Si tratta di principi in parte rivisti in relazione alla definizione di prova nuova rilevante ai fini dell’istituto della revocazione della misura ablatoria ai sensi dell’art. 28 del d.lgs. 6 settembre 2001, n. 159, individuata sia in quella sopravvenuta alla conclusione del procedimento di prevenzione, essendosi formata dopo di essa, sia in quella preesistente ma incolpevolmente scoperta dopo che la misura è divenuta definitiva, mentre non lo è quella deducibile e non dedotta nell’ambito del suddetto procedimento, salvo che l’interessato dimostri l’impossibilità di tempestiva deduzione per forza maggiore (Sez. U, n. 43668 del 26/05/2022, omissis, Rv. 283707).

3. Nel caso di specie, sia che si voglia fare correttamente riferimento al sistema previgente alla entrata in vigore dell’istituto della revocazione della confisca ai sensi dell’art. 28 d. Igs n. 159 del 2011, sia che invece si voglia ragionare con il ricorrente, e ritenere applicabile l’art. 28 cit., nondimeno i motivi di ricorso sono inammissibili.

Non è infatti chiaro perché la non immediata trascrizione del provvedimento di confisca costituirebbe una prova “nuova” in grado di incidere sui presupposti legittimanti il provvedimento ablatorio.

La trascrizione della confisca attiene alle modalità con cui all’ablazione è data esecuzione e opponibilità, ma non attiene alla legittimità dell’ablazione.

La trascrizione, cioè, non attiene alla struttura della ablazione.

Né, sotto altro profilo, è chiaro sulla base di quale norma l’art. 28 cit., richiamato dal ricorrente, prevederebbe la sopravvenuta decadenza o inefficacia della confisca in mancanza di un provvedimento di trascrizione entro dieci anni.

Su tali decisivi rilievi il ricorso è del tutto silente.

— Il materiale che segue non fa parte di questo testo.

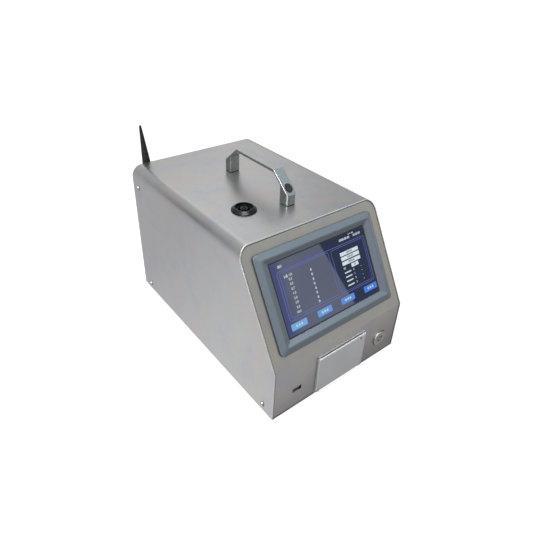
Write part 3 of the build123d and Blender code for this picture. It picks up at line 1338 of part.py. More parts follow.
with BuildPart() as aerial_whip:
    with BuildSketch(WHIP_SECTION):
        with BuildLine():
            Polyline(
                (0, SLEEVE_START),
                (AERIAL_RADIUS - 0.8, SLEEVE_START),
                (AERIAL_RADIUS, SLEEVE_START + 0.8),
                (AERIAL_RADIUS, SLEEVE_END),
                (WHIP_TIP_RADIUS, WHIP_LENGTH - 1),
                (WHIP_TIP_RADIUS - 0.8, WHIP_LENGTH),
                (0, WHIP_LENGTH),
                close=True,
            )
        make_face()
    revolve(axis=Axis(PIVOT, WHIP_UP))
    with BuildSketch(HINGE_PLANE):
        Circle(TONGUE_RADIUS)
        Rectangle(8, SLEEVE_START + 1, align=(Align.CENTER, Align.MIN))
        Circle(AERIAL_PIN_RADIUS + RUNNING, mode=Mode.SUBTRACT)
    extrude(amount=TONGUE / 2, both=True)

# ---- Write each piece ---------------------------------------------------------------------------------

pieces = {
    "outer_cover": outer_cover,
    "front_panel": front_panel,
    "base_tray": base_tray,
    "back_panel": back_panel,
    "cover_screws": cover_screws,
    "feet": feet,
    "foot_screws": foot_screws,
    "foot_nuts": foot_nuts,
    "screen_bezel": screen_bezel,
    "screen_gasket": screen_gasket,
    "touch_glass": touch_glass,
    "display_module": display_module,
    "screen_housing": screen_housing,
    "screen_clamps": screen_clamps,
    "printer_frame": printer_frame,
    "printer_door": printer_door,
    "door_light": door_light,
    "hinge_pin": hinge_pin,
    "platen_shaft": platen_shaft,
    "platen_roller": platen_roller,
    "platen_gear": platen_gear,
    "print_head": print_head,
    "paper_roll": paper_roll,
    "power_button_body": power_button_body,
    "power_button_cap": power_button_cap,
    "power_button_nut": power_button_nut,
    "power_button_base": power_button_base,
    "usb_socket": usb_socket,
    "handle": handle,
    "handle_plugs": handle_plugs,
    "handle_pads": handle_pads,
    "handle_screws": handle_screws,
    "inlet_flange": inlet_flange,
    "inlet_nozzle": inlet_nozzle,
    "inlet_nut": inlet_nut,
    "sensor_block": sensor_block,
    "laser_module": laser_module,
    "photodetector": photodetector,
    "sensor_bracket": sensor_bracket,
    "vacuum_pump": vacuum_pump,
    "pump_bracket": pump_bracket,
    "sample_tubes": sample_tubes,
    "exhaust_filter": exhaust_filter,
    "exhaust_fitting": exhaust_fitting,
    "main_board": main_board,
    "board_standoffs": board_standoffs,
    "battery_pack": battery_pack,
    "battery_clamp": battery_clamp,
    "power_supply": power_supply,
    "fan_frame": fan_frame,
    "fan_rotor": fan_rotor,
    "fan_guard": fan_guard,
    "fan_screws": fan_screws,
    "mains_inlet": mains_inlet,
    "network_port": network_port,
    "aerial_connector": aerial_connector,
    "aerial_elbow": aerial_elbow,
    "aerial_pin": aerial_pin,
    "aerial_whip": aerial_whip,
}
for label, piece in pieces.items():
    piece.part.label = label
    export_step(piece.part, f"parts/{label}.step")
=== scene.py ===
from math import cos, radians, sin

import bmesh
import bpy
from mathutils import Matrix, Vector


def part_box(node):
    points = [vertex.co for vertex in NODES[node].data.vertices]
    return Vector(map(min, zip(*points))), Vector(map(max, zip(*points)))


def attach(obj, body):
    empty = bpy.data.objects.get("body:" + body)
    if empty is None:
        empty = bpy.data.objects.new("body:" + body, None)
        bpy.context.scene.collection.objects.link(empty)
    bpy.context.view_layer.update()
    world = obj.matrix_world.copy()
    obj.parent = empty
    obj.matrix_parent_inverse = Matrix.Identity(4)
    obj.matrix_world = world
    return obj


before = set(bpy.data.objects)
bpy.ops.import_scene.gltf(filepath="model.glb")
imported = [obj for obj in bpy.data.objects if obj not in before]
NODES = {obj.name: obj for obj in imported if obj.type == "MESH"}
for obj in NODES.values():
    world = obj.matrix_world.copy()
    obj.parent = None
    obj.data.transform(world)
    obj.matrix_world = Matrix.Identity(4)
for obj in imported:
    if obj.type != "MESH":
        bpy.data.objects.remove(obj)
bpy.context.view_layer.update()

# Bench-top particle counter: finishes for the CAD nodes, the screen's picture, small trim, studio and camera.
# Metres, in the frame of the CAD model: X to the right along the front, Y to the back, Z up.

MM = 0.001

# ---- Shader building blocks ----------------------------------------------------------------------


def add_node(tree, kind, **settings):
    """New shader node of this kind with these properties."""
    node = tree.nodes.new("ShaderNode" + kind)
    for name, value in settings.items():
        setattr(node, name, value)
    return node


def noise(tree, stretch, detail=3.0, rough=0.5):
    """Noise over the object's own coordinates, with stretch features to the metre along X, Y and Z."""
    coordinates = add_node(tree, "TexCoord")
    mapping = add_node(tree, "Mapping")
    mapping.inputs["Scale"].default_value = stretch
    texture = add_node(tree, "TexNoise")
    texture.inputs["Scale"].default_value = 1.0
    texture.inputs["Detail"].default_value = detail
    texture.inputs["Roughness"].default_value = rough
    tree.links.new(coordinates.outputs["Object"], mapping.inputs["Vector"])
    tree.links.new(mapping.outputs["Vector"], texture.inputs["Vector"])
    return texture.outputs["Fac"]


def spread(tree, value, low, high):
    """The value's useful range, 0.3 to 0.7, mapped to low to high."""
    node = add_node(tree, "MapRange")
    node.inputs["From Min"].default_value = 0.3
    node.inputs["From Max"].default_value = 0.7
    node.inputs["To Min"].default_value = low
    node.inputs["To Max"].default_value = high
    tree.links.new(value, node.inputs["Value"])
    return node.outputs["Result"]


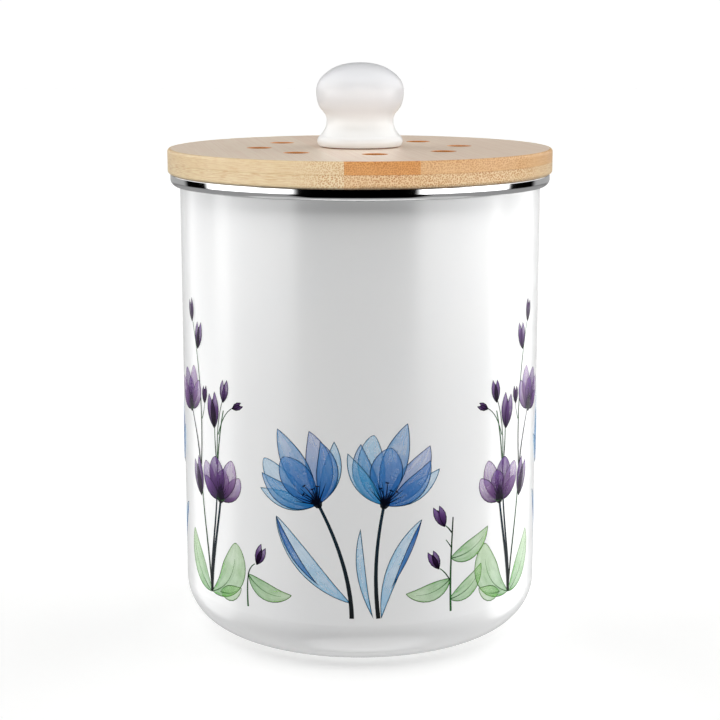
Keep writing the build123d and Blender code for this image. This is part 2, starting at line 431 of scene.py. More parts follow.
def bamboo(name, strips, pitch, contrast, low_z, high_z, edge_r=None):
    """Laminated bamboo: a solid texture, with bundles along the fibre that make dots on end
    grain, and streaks on the sides of the rim. strips is how dark each strip is, from each of
    STRIP_EDGES on, pitch is the mm between bundles, and edge_r is where a disc's face ends."""
    paint, graph, shader = material(name, {"IOR": 1.5, "Specular IOR Level": 0.3})
    place = place_mm(graph)
    turned = graph.add("ShaderNodeMapping",
                       {"Vector": place, "Rotation": (0, 0, -math.radians(FIBRE_TURN))})
    split = graph.add("ShaderNodeSeparateXYZ", {"Vector": turned}).node.outputs
    across, up = split["X"], split["Z"]
    grain = (across, split["Y"], up)
    face = flat_face(graph, grain, edge_r)

    stops = [(edge / STRIP_SPAN + 0.5, dark) for edge, dark in zip(STRIP_EDGES, strips)]
    position = graph.math("ADD", graph.math("DIVIDE", across, STRIP_SPAN), 0.5)
    strip = graph.ramp(position, stops, "CONSTANT")
    # The strips show weaker on the flat faces, as part of their painted sheen.
    strip = graph.math("MULTIPLY", strip, graph.linear(face, 0.0, 1.0, 1.0, 0.45))

    bundles = bundle_marks(graph, grain, pitch, face)
    skin = graph.smooth(up, low_z - 1.0, high_z, 0.75, 1.0)
    patchy = graph.noise(stretched(graph, grain, 60, 5), 1.0, 2.0)
    patchy = graph.linear(patchy, 0.3, 0.7, 0.6, 1.0)
    bundles = graph.math("MULTIPLY", graph.math("MULTIPLY", bundles, skin), patchy)
    bundles = graph.math("MULTIPLY", bundles, graph.linear(face, 0.0, 1.0, contrast, 0.5))

    broad = graph.noise(stretched(graph, grain, 90, 4), 1.0, 3.0, 0.6)
    ground = graph.mix(broad, *PALE_CULM)
    tan = graph.mix(broad, *TAN_CULM)
    ground = graph.mix(strip, ground, tan)
    fibre_tone = graph.mix(strip, *BUNDLE)
    colour = graph.mix(bundles, ground, fibre_tone)
    # The flat faces are painted paler and greyer: a painted sheen, standing for light glancing off
    # them.
    face_sheen = graph.math("MULTIPLY", face, 0.7)
    colour = graph.mix(face_sheen, colour, SHEEN_COLOUR)
    # The vent bores' walls are painted darker orange-brown: painted shade inside the holes.
    bore = graph.smooth(vent_distance(graph, place), VENT_R + 0.1, VENT_R + 0.45, 1.0, 0.0)
    shaded_bore = graph.mix(bundles, *BORE_SHADE)
    colour = graph.mix(bore, colour, shaded_bore)
    graph.tree.links.new(colour, shader.inputs["Base Color"])
    gloss = graph.linear(graph.math("ADD", bundles, broad), 0.3, 1.4, 0.36, 0.5)
    graph.tree.links.new(gloss, shader.inputs["Roughness"])
    relief = graph.math("ADD", graph.math("MULTIPLY", bundles, 0.6), broad)
    graph.tree.links.new(graph.bump(relief, 0.03 * MM), shader.inputs["Normal"])
    return paint


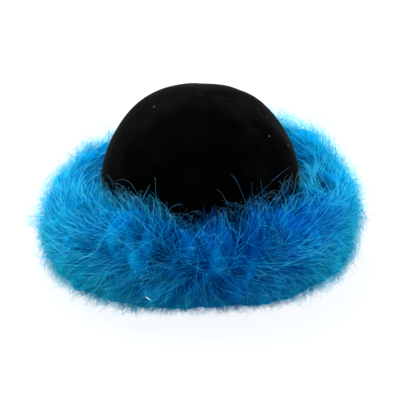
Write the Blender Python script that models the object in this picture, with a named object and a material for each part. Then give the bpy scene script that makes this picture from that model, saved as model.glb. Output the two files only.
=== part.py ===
"""A toque: a velvet crown of four panels, with a marabou boa sewn round its rim.

Metres, +Z up. The front faces -Y and the hat stands on the plane z = 0, with the axis of the
crown on the Z axis. Azimuth is measured anticlockwise from +X, seen from above: 0 is the
wearer's side at the right of the picture, 90 the back, 180 the left and 270 the front.

The crown is cut as such caps are: four equal gores that meet at the top, each a curved shell.
The boa is one solid: the mass of down on its cord, with the locks of down fused to it.
"""

import math

import bmesh
import bpy
import numpy as np

MM = 0.001

# The crown
HEAD_RADIUS = 91.5 * MM  # inside, for a head of 57.5 cm
CROWN_WALL = 2.5 * MM  # velvet with its stiffened base
RIM_HEIGHT = 14.0 * MM  # lower edge of the velvet above the table
DOME_HEIGHT = 72.5 * MM  # where the straight side turns into the dome
DOME_RISE = 94.0 * MM  # from there to the top
PANEL_CROWN = 1.2 * MM  # how far the middle of a panel stands out, and a seam lies in
SEAM_GROOVE = 0.7 * MM  # the narrow valley where two panels are stitched
PIECE_GAP = 0.3 * MM  # clear space between neighbouring panels
TRIM_GAP = 0.5 * MM  # clear space between the crown and the boa
DENT_DEPTH = 1.0 * MM
SIDE_ROWS = 3
DOME_ROWS = 12
# Where the columns of a panel lie, as a share of its width: close together near the seams
PANEL_COLUMNS = np.array(
    [0.0, 0.025, 0.08, 0.16, 0.26, 0.38, 0.5, 0.62, 0.74, 0.84, 0.92, 0.975, 1.0]
)

PANELS = [
    # name, first azimuth
    ("crown_panel_back_right", 0.0),
    ("crown_panel_back_left", 90.0),
    ("crown_panel_front_left", 180.0),
    ("crown_panel_front_right", 270.0),
]

# Soft dents and folds of the velvet. Elevation is the angle above the dome's centre.
DENTS = [
    # azimuth, elevation, half width across, half width up, depth (share, negative stands out)
    (306.0, 62.0, 16.0, 7.0, 0.9),
    (338.0, 52.0, 9.0, 12.0, -0.8),
    (322.0, 40.0, 12.0, 16.0, 0.6),
    (352.0, 12.0, 24.0, 18.0, -1.0),
    (222.0, 48.0, 26.0, 14.0, -0.5),
    (250.0, 24.0, 18.0, 16.0, 0.5),
    (60.0, 34.0, 20.0, 16.0, -0.6),
    (140.0, 36.0, 20.0, 18.0, 0.5),
]

# The boa
TRIM_REACH = 150.0 * MM  # how far the down stands from the crown's axis
TRIM_CREST = 90.0 * MM  # its greatest height
TRIM_BELLY = 40.0 * MM  # the height where it is widest
BELOW_TABLE = 12.0 * MM  # how far the cutting tools reach past the table

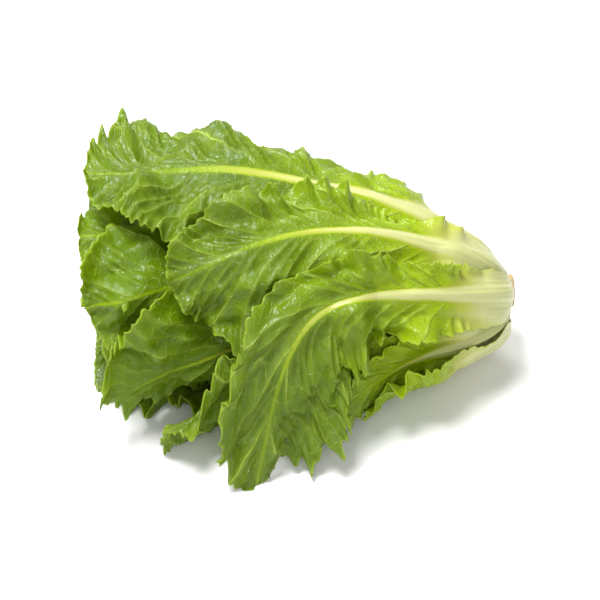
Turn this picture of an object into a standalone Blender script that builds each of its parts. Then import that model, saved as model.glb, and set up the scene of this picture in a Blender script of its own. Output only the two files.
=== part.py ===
"""A head of escarole lying on its side: a short cut stem with toothed, ruffled leaves packed round it.

The head is first laid out round its own axis, in polar terms: a distance along the axis, an angle round it and
a radius. Each leaf is a sheet that follows the head's roundness, and is laid over the leaves inside it, so that
none cross. The round head is then settled on to the surface, which presses its underside flat and spreads its
open end. Metres, +Z up. The cut end faces +X and the leaf tips face -X.
"""

import math
from dataclasses import dataclass

import bmesh
import bpy
import numpy as np
from mathutils import Vector
from mathutils.bvhtree import BVHTree

# The head
BUTT_PLACE = (0.1480, 0.0160)  # x and y of the cut end's centre
AXIS_HEIGHT = 0.064  # of the head's axis, before it settles
AXIS_SLOPE = 0.050  # rise of the axis from the cut end, per length
AXIS_MIDDLE = 0.15  # along it, where it has that height
FLOOR_SOFTNESS = 0.062  # how gradually the underside is pressed flat
FLOOR_LIFT = 0.0200  # what brings the lowest leaf down to the surface
END_SPREAD = 0.19  # widening of the open end under its own weight, as a share
END_FLATTEN = 0.01  # its lowering, as a share
OPEN_LENGTH = 0.24  # from the cut end to where the spreading is complete
SAG = 0.054  # how far the widest parts hang down
SAG_FROM = 0.085  # distance from the axis where that begins
SAG_OVER = 0.070  # and what it takes to be complete
FLAT = 0.0050  # what lies this low is let down to the surface

# The stem
STEM_RADIUS = 0.0135
STEM_TIP_RADIUS = 0.0040
STEM_LENGTH = 0.058
STEM_SIDES = 20
GAP = 0.0004  # between the stem and a leaf's foot

# Every leaf
BLADE = 0.0008  # thickness of the blade
FOOT_SHARE = 0.16  # half-width at the foot, as a share of the greatest
STALK_SHARE = 0.50  # the same where the stalk is fully broad
STALK_START = 0.10  # where that is, as a share of the length
TIP_ROW = 0.975  # the margin's share that the last row reaches
RIB_HALF_WIDTH = 0.0105  # of the midrib, at the foot of an outer leaf
RIB_LEAST = 0.0035  # the least distance from its middle to the column beside it
RIB_HEIGHT = 0.0060  # how far the midrib stands out at its thickest
TURN_LENGTH = 0.066  # over which a leaf turns from its foot to the head's direction
OUTER_TURN = 80.0  # degrees between the foot of the outermost leaf and the axis
INNER_TURN = 8.0
FOOT_START = 0.0030  # from the cut end to the outermost leaf's foot
FOOT_STEP = 0.0012  # along the stem, from one leaf's foot to the next one's
FOOT_GROWTH = 0.00004  # how that step grows inwards
SPLAY_START = 0.42  # where a tip begins to turn outwards, as a share of the length
SPLAY_SPAN = 0.45  # what it takes, the same way
WAVE = 0.070  # length of the margin's main waves
TOOTH = 0.07  # reach of the margin's teeth, as a share of the half-width
TOOTH_START = 0.0004  # what is left of that at the foot
TOOTH_PLACE = 0.62  # of a tooth between its two rows
CLEARANCE = 0.0012  # between a leaf and the one laid over it
LAYING_ROUNDS = 8
FAR = 0.5  # further out than any leaf reaches
ROWS = 19
HEART_ROWS = 12
COLUMN_SHARE = 0.60  # of the half-width, where the column between midrib and margin runs


@dataclass(frozen=True)
class Leaf:
    """One leaf. Lengths in metres and angles in degrees; a direction of 0 is up and 90 is the front, -Y."""

    name: str
    direction: float
    length: float
    half_width: float
    swing: float = 0.0  # turn of its run, from along the head to round it
    swing_start: float = 0.30  # where that begins, as a share of its length
    swing_span: float = 0.50  # what it takes, the same way
    splay: float = 0.0  # outward turn of its tip
    widest: float = 0.68  # where it is widest, as a share of its length
    waist: float = 1.0  # above 1 where its middle is narrow
    lean: float = 0.0  # how much of the width lies towards larger angles
    curl_back: float = 0.0  # outward curl of the half towards smaller angles, as a share of its width
    curl_fore: float = 0.0  # the same for the other half
    ruffle: float = 0.009  # height of the margin's waves
    covered: float = 1.0  # share of that height in the part which other leaves cover
    seed: int = 1


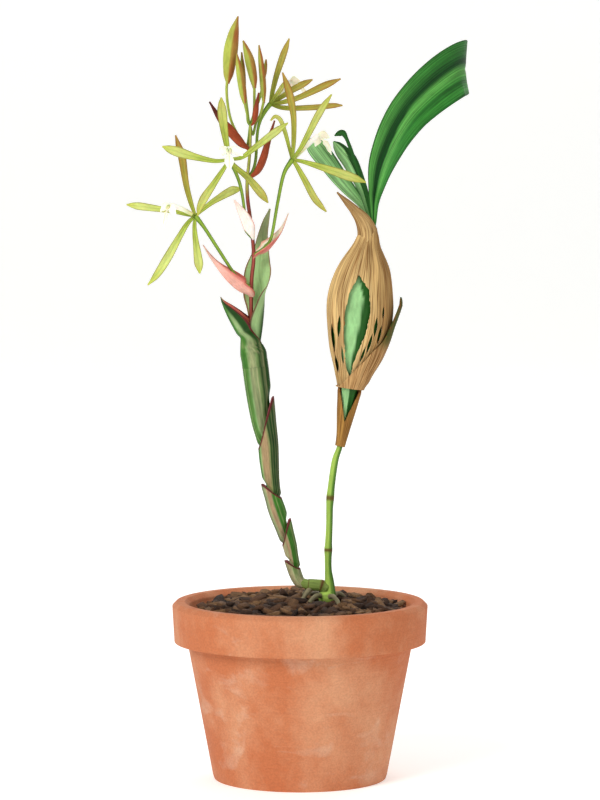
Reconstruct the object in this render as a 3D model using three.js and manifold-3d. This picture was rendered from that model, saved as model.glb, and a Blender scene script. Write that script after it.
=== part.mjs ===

4. All’inammissibilità del ricorso consegue la condanna del ricorrente al pagamento delle spese processuali e di una somma in favore della Cassa delle ammende, che si stima equo determinare in euro tremila.

P. Q. M.

Dichiara inammissibile il ricorso e condanna il ricorrente al pagamento delle spese processuali e della somma di euro tremila in favore della Cassa delle ammende.